[start]

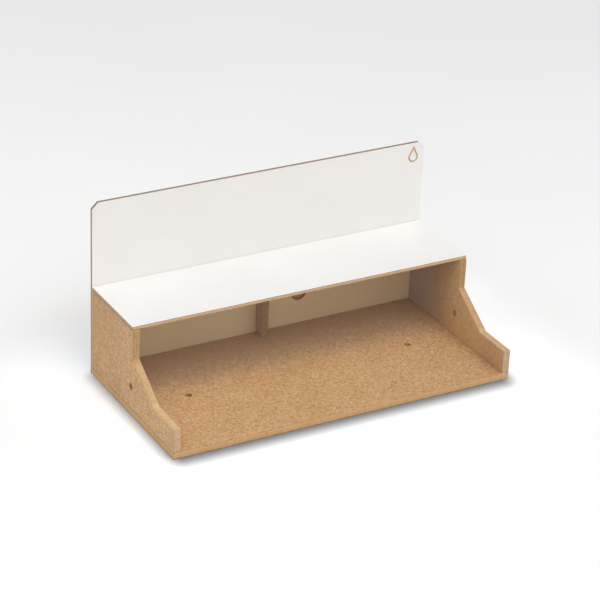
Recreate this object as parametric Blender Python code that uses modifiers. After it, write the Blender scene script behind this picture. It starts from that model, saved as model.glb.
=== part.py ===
"""Paint rack organizer: a glued fibreboard bench tray with a raised rear shelf and a tall backboard.

The origin is on the bench, under the middle of the object. +X is to the right, -Y to the front and +Z up.
Every board is its own object. Boards that are glued together keep a hairline gap.
"""

import math

import bmesh
import bpy
from mathutils import Matrix

# Overall size, in metres.
WIDTH = 0.300
DEPTH = 0.150
HEIGHT = 0.150

# Board thicknesses: raw MDF for the structure, white-faced HDF sheet for the shelf and the backboard.
MDF = 0.006
SHEET = 0.003
GAP = 0.0003
EDGE_ROUNDING = 0.0004

# Rear shelf.
SHELF_TOP = 0.078
SHELF_DEPTH = 0.074

# Side panels: a low arm in front, a slope, and a tall block under the shelf.
ARM_HEIGHT = 0.020
ARM_LENGTH = 0.036
UPRIGHT_FOOT = 0.0432
UPRIGHT_LEAD = 0.001

# Backboard.
CORNER_CUT = 0.0053
ROUND_RECESS_DIAMETER = 0.015
ROUND_RECESS_DEPTH = 0.0024
ROUND_RECESS_X = 0.0365
ROUND_RECESS_Z = 0.0345
DROP_X = 0.1399
DROP_Z = 0.1373
DROP_RADIUS = 0.0046
DROP_TIP = 0.0101
DROP_STROKE = 0.0014
DROP_DEPTH = 0.0005

# Centre support behind the shelf.
SUPPORT_DEPTH = 0.011

# Locating holes in the base and in the side panels.
LOCATING_HOLE_DIAMETER = 0.005
BASE_HOLE_SPACING = 0.200
SIDE_HOLE_HEIGHT = 0.025
HOLE_SEGMENTS = 40
DROP_STEPS = 24

# Positions that follow from the driving sizes.
FRONT = -DEPTH / 2
REAR = DEPTH / 2
BACKBOARD_FACE = REAR - SHEET
PANEL_REAR = BACKBOARD_FACE - GAP
SHELF_UNDERSIDE = SHELF_TOP - SHEET
SHELF_FRONT = BACKBOARD_FACE - SHELF_DEPTH
SIDE_BOTTOM = MDF + GAP
SIDE_TOP = SHELF_UNDERSIDE - GAP

# Turns that stand a flat outline up: its (x, y) becomes (x, z), or (y, z).
UPRIGHT_XZ = Matrix.Rotation(math.pi / 2, 4, "X")
UPRIGHT_YZ = Matrix(((0, 0, 1, 0), (1, 0, 0, 0), (0, 1, 0, 0), (0, 0, 0, 1)))

# Colour, roughness and metallic value of each finish.
RAW_MDF = ((0.53, 0.31, 0.145, 1.0), 0.85, 0.0)
RAW_MDF_UPRIGHT = ((0.50, 0.30, 0.15, 1.0), 0.85, 0.0)
WHITE_SHEET = ((0.87, 0.86, 0.84, 1.0), 0.45, 0.0)


def clear_scene():
    for obj in list(bpy.data.objects):
        bpy.data.objects.remove(obj, do_unlink=True)


def new_collection(name):
    collection = bpy.data.collections.new(name)
    bpy.context.scene.collection.children.link(collection)
    return collection


def principled(name, finish):
    colour, roughness, metallic = finish
    material = bpy.data.materials.new(name)
    material.use_nodes = True
    shader = material.node_tree.nodes["Principled BSDF"]
    shader.inputs["Base Color"].default_value = colour
    shader.inputs["Roughness"].default_value = roughness
    shader.inputs["Metallic"].default_value = metallic
    return material


def mesh_object(name, bm, collection):
    mesh = bpy.data.meshes.new(name)
    bm.to_mesh(mesh)
    bm.free()
    obj = bpy.data.objects.new(name, mesh)
    collection.objects.link(obj)
    return obj


def box(name, low, high, collection):
    """A box between two corners, with its origin at its centre."""
    size = [b - a for a, b in zip(low, high)]
    bm = bmesh.new()
    bmesh.ops.create_cube(bm, size=1.0)
    bmesh.ops.scale(bm, vec=size, verts=bm.verts)
    obj = mesh_object(name, bm, collection)
    obj.location = [(a + b) / 2 for a, b in zip(low, high)]
    return obj


def flat_board(name, outlines, thickness, collection):
    """A board cut to closed outlines of (x, y) points, as a welded mesh. A second outline inside the first is a hole."""
    curve = bpy.data.curves.new(name, "CURVE")
    curve.dimensions = "2D"
    curve.fill_mode = "BOTH"
    curve.extrude = thickness / 2
    for outline in outlines:
        spline = curve.splines.new("POLY")
        spline.points.add(len(outline) - 1)
        for point, (x, y) in zip(spline.points, outline):
            point.co = (x, y, 0.0, 1.0)
        spline.use_cyclic_u = True
    guide = bpy.data.objects.new(name + "_outline", curve)
    bpy.context.scene.collection.objects.link(guide)
    graph = bpy.context.evaluated_depsgraph_get()
    mesh = bpy.data.meshes.new_from_object(guide.evaluated_get(graph))
    bpy.data.objects.remove(guide, do_unlink=True)
    bm = bmesh.new()
    bm.from_mesh(mesh)
    bmesh.ops.remove_doubles(bm, verts=bm.verts, dist=1e-6)
    bmesh.ops.dissolve_limit(bm, angle_limit=math.radians(1), verts=bm.verts, edges=bm.edges)
    bmesh.ops.recalc_face_normals(bm, faces=bm.faces)
    bm.to_mesh(mesh)
    bm.free()
    obj = bpy.data.objects.new(name, mesh)
    collection.objects.link(obj)
    return obj


def hide_cutter(cutter):
    cutter.hide_render = True
    cutter.display_type = "WIRE"


def round_cutter(name, diameter, length, centre, axis, collection):
    """A cylinder of the given length whose middle is at centre and which runs along X, Y or Z."""
    turn = {
        "X": Matrix.Rotation(math.pi / 2, 4, "Y"),
        "Y": Matrix.Rotation(math.pi / 2, 4, "X"),
        "Z": Matrix.Identity(4),
    }[axis]
    bm = bmesh.new()
    bmesh.ops.create_cone(
        bm,
        cap_ends=True,
        segments=HOLE_SEGMENTS,
        radius1=diameter / 2,
        radius2=diameter / 2,
        depth=length,
        matrix=turn,
    )
    cutter = mesh_object(name, bm, collection)
    cutter.location = centre
    hide_cutter(cutter)
    return cutter


def drop_outline(radius, tip):
    """(x, y) points of a drop: an arc about the origin, and a tip above it that the arc's ends point to."""
    opening = math.acos(radius / tip)
    start = math.pi / 2 + opening
    sweep = 2 * (math.pi - opening)
    angles = [start + sweep * step / DROP_STEPS for step in range(DROP_STEPS + 1)]
    return [(0.0, tip)] + [(radius * math.cos(a), radius * math.sin(a)) for a in angles]


def drop_cutter(name, centre, collection):
    """The groove of the engraved drop: the band between two drops whose sides are a stroke apart."""
    inner = DROP_RADIUS - DROP_STROKE
    outlines = [
        drop_outline(DROP_RADIUS, DROP_TIP),
        drop_outline(inner, DROP_TIP * inner / DROP_RADIUS),
    ]
    cutter = flat_board(name, outlines, 2 * DROP_DEPTH, collection)
    cutter.data.transform(UPRIGHT_XZ)
    cutter.location = centre
    hide_cutter(cutter)
    return cutter


def round_edges(obj, width=EDGE_ROUNDING):
    bevel = obj.modifiers.new("rounded_edges", "BEVEL")
    bevel.width = width
    bevel.segments = 2
    bevel.limit_method = "ANGLE"
    bevel.angle_limit = math.radians(20)


def cut(obj, cutter):
    boolean = obj.modifiers.new("cut_" + cutter.name, "BOOLEAN")
    boolean.operation = "DIFFERENCE"
    boolean.solver = "EXACT"
    boolean.object = cutter


def base_board(parts, cutters):
    """The floor of the tray, with two locating holes on the middle line of its depth."""
    board = box("base_board", (-WIDTH / 2, FRONT, 0.0), (WIDTH / 2, PANEL_REAR, MDF), parts)
    round_edges(board)
    for side, x in (("left", -BASE_HOLE_SPACING / 2), ("right", BASE_HOLE_SPACING / 2)):
        name = "base_hole_" + side
        cut(board, round_cutter(name, LOCATING_HOLE_DIAMETER, 3 * MDF, (x, 0.0, MDF / 2), "Z", cutters))
    board.data.materials.append(principled("mdf_base", RAW_MDF))


def side_outline():
    """(y, z) points of a side panel: arm, slope, upright front under the shelf, top and rear edge."""
    upright = SHELF_FRONT - UPRIGHT_LEAD
    return [
        (FRONT, SIDE_BOTTOM),
        (PANEL_REAR, SIDE_BOTTOM),
        (PANEL_REAR, SIDE_TOP),
        (upright, SIDE_TOP),
        (upright, MDF + UPRIGHT_FOOT),
        (FRONT + ARM_LENGTH, MDF + ARM_HEIGHT),
        (FRONT, MDF + ARM_HEIGHT),
    ]


def side_panel(side, centre_x, parts, cutters):
    """A side panel that stands on the base board, with one locating hole through it."""
    panel = flat_board("side_panel_" + side, [side_outline()], MDF, parts)
    panel.data.transform(UPRIGHT_YZ)
    panel.location.x = centre_x
    round_edges(panel)
    place = (centre_x, 0.0, SIDE_HOLE_HEIGHT)
    cut(panel, round_cutter("side_hole_" + side, LOCATING_HOLE_DIAMETER, 3 * MDF, place, "X", cutters))
    panel.data.materials.append(principled("mdf_side_" + side, RAW_MDF_UPRIGHT))


def rear_shelf(parts):
    """The white-faced shelf that lies on both side panels."""
    low = (-WIDTH / 2, SHELF_FRONT, SHELF_UNDERSIDE)
    high = (WIDTH / 2, PANEL_REAR, SHELF_TOP)
    shelf = box("rear_shelf", low, high, parts)
    round_edges(shelf, EDGE_ROUNDING / 2)
    shelf.data.materials.append(principled("white_shelf", WHITE_SHEET))


def backboard(parts, cutters):
    """The full-height white-faced rear sheet, with cut top corners, a blind round recess and an engraved drop."""
    half = WIDTH / 2
    outline = [
        (-half, 0.0),
        (half, 0.0),
        (half, HEIGHT - CORNER_CUT),
        (half - CORNER_CUT, HEIGHT),
        (-half + CORNER_CUT, HEIGHT),
        (-half, HEIGHT - CORNER_CUT),
    ]
    board = flat_board("backboard", [outline], SHEET, parts)
    board.data.transform(UPRIGHT_XZ)
    board.location.y = REAR - SHEET / 2
    round_edges(board, EDGE_ROUNDING / 2)
    place = (ROUND_RECESS_X, BACKBOARD_FACE, ROUND_RECESS_Z)
    cut(board, round_cutter("round_recess", ROUND_RECESS_DIAMETER, 2 * ROUND_RECESS_DEPTH, place, "Y", cutters))
    cut(board, drop_cutter("engraved_drop", (DROP_X, BACKBOARD_FACE, DROP_Z), cutters))
    board.data.materials.append(principled("white_backboard", WHITE_SHEET))


def centre_support(parts):
    """The narrow upright strip that carries the middle of the shelf and stiffens the backboard."""
    low = (-MDF / 2, BACKBOARD_FACE - SUPPORT_DEPTH, SIDE_BOTTOM)
    high = (MDF / 2, PANEL_REAR, SIDE_TOP)
    strip = box("centre_support", low, high, parts)
    round_edges(strip)
    strip.data.materials.append(principled("mdf_support", RAW_MDF_UPRIGHT))


def main():
    clear_scene()
    parts = new_collection("paint_rack_organizer")
    cutters = new_collection("cutters")
    base_board(parts, cutters)
    for side, sign in (("left", -1), ("right", 1)):
        side_panel(side, sign * (WIDTH - MDF) / 2, parts, cutters)
    rear_shelf(parts)
    backboard(parts, cutters)
    centre_support(parts)


main()
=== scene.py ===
"""Looks of the paint rack organizer: boards of raw MDF and white-lacquered HDF on a studio floor.

Lengths are in metres. Shader patterns are laid out in millimetres of the row frame.
"""

import math

import bmesh
import bpy
import numpy as np
from mathutils import Matrix, Vector, noise
from mathutils.geometry import delaunay_2d_cdt


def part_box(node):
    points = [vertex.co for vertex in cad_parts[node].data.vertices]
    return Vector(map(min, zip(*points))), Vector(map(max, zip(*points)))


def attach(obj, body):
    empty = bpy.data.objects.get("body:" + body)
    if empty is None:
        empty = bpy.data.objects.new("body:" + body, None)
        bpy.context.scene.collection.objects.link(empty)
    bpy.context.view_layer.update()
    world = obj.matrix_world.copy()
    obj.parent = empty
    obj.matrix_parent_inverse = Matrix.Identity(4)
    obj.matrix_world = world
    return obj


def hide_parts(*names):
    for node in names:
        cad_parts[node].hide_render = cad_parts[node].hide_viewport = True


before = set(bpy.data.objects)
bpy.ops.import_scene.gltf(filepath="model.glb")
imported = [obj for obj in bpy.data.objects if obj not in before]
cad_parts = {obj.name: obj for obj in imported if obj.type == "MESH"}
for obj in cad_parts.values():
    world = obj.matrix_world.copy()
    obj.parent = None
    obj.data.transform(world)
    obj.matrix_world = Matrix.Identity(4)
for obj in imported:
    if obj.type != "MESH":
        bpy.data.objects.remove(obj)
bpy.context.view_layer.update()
MM = 0.001

# Camera: its place, its turn in degrees and its lens in millimetres.
CAMERA_PLACE = (-0.85735, -1.49096, 0.94954)
CAMERA_YAW = 29.81
CAMERA_PITCH = 27.135
CAMERA_ROLL = 2.40
LENS = 146.765
SENSOR = 36.0

# The boards' outlines, beyond what their boxes say.
ARM_TOP = 26.0 * MM
ARM_LENGTH = 36.0 * MM
UPRIGHT_FOOT = 49.2 * MM
UPRIGHT_LEAD = 1.0 * MM
CORNER_CUT = 5.3 * MM
LOCATING_HOLE = 5.0 * MM
BASE_HOLE_X = 100.0 * MM
SIDE_HOLE_Z = 25.0 * MM
RECESS = 15.0 * MM
RECESS_DEPTH = 2.4 * MM
RECESS_X = 36.5 * MM
RECESS_Z = 34.5 * MM
DROP_X = 139.9 * MM
DROP_Z = 137.3 * MM
DROP_RADIUS = 4.6 * MM
DROP_TIP = 10.1 * MM
DROP_STROKE = 1.4 * MM
DROP_DEPTH = 0.5 * MM

# Glued boards meet at a hairline seam.
SEAM = 0.02 * MM

# Fineness of the meshes.
SAMPLE_STEP = 1.6 * MM
FACE_STEP = 9.0 * MM
FACE_MARGIN = 3.0 * MM
WALL_RINGS = (0.35, 0.5, 0.65)
HOLE_STEPS = 56
DROP_STEPS = 36
CORNER_STEPS = 3
ROUNDING_STEPS = 3

# A sharp corner's inset is held back, so that it can't run away.
LEAST_MITRE = 0.3

# How the flat faces are triangulated: inside the loops only, and how close points count as one.
INSIDE_LOOPS = 1
SAME_POINT = 1e-10

# How far a real cut strays: a slow wobble, small chips along it, and faces that aren't quite flat.
CORNER_RADIUS = 0.35 * MM
WOBBLE = 0.05 * MM
WOBBLE_LENGTH = 7.0 * MM
CHIP = 0.35 * MM
CHIP_LENGTH = 2.2 * MM
CHIP_LEVEL = 0.42
FACE_WAVE = 0.03 * MM
FACE_WAVE_LENGTH = 45.0 * MM

# Edge profiles, as (depth below the face, inset) from a face down to the sawn edge.
LACQUER = 0.13 * MM
CORE_INSET = 0.05 * MM
LACQUER_PROFILE = [(0.0, 0.10 * MM), (0.03 * MM, 0.03 * MM), (0.10 * MM, 0.0), (LACQUER, 0.0)]
REAR_PROFILE = [(0.0, 0.24 * MM), (0.07 * MM, 0.12 * MM), (0.24 * MM, CORE_INSET)]
GROOVE_PROFILE = [(0.0, 0.05 * MM), (0.05 * MM, 0.0), (LACQUER, 0.0)]
MDF_ROUNDING = 0.38 * MM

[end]

**Goal of the exercise**: The lines from the one containing "round_edges(strip)" to the one containing "bpy.data.objects.remove(obj)", both included, are to be extracted exactly; give no other line.

**Result of the exercise**:
    round_edges(strip)
    strip.data.materials.append(principled("mdf_support", RAW_MDF_UPRIGHT))


def main():
    clear_scene()
    parts = new_collection("paint_rack_organizer")
    cutters = new_collection("cutters")
    base_board(parts, cutters)
    for side, sign in (("left", -1), ("right", 1)):
        side_panel(side, sign * (WIDTH - MDF) / 2, parts, cutters)
    rear_shelf(parts)
    backboard(parts, cutters)
    centre_support(parts)


main()
=== scene.py ===
"""Looks of the paint rack organizer: boards of raw MDF and white-lacquered HDF on a studio floor.

Lengths are in metres. Shader patterns are laid out in millimetres of the row frame.
"""

import math

import bmesh
import bpy
import numpy as np
from mathutils import Matrix, Vector, noise
from mathutils.geometry import delaunay_2d_cdt


def part_box(node):
    points = [vertex.co for vertex in cad_parts[node].data.vertices]
    return Vector(map(min, zip(*points))), Vector(map(max, zip(*points)))


def attach(obj, body):
    empty = bpy.data.objects.get("body:" + body)
    if empty is None:
        empty = bpy.data.objects.new("body:" + body, None)
        bpy.context.scene.collection.objects.link(empty)
    bpy.context.view_layer.update()
    world = obj.matrix_world.copy()
    obj.parent = empty
    obj.matrix_parent_inverse = Matrix.Identity(4)
    obj.matrix_world = world
    return obj


def hide_parts(*names):
    for node in names:
        cad_parts[node].hide_render = cad_parts[node].hide_viewport = True


before = set(bpy.data.objects)
bpy.ops.import_scene.gltf(filepath="model.glb")
imported = [obj for obj in bpy.data.objects if obj not in before]
cad_parts = {obj.name: obj for obj in imported if obj.type == "MESH"}
for obj in cad_parts.values():
    world = obj.matrix_world.copy()
    obj.parent = None
    obj.data.transform(world)
    obj.matrix_world = Matrix.Identity(4)
for obj in imported:
    if obj.type != "MESH":
        bpy.data.objects.remove(obj)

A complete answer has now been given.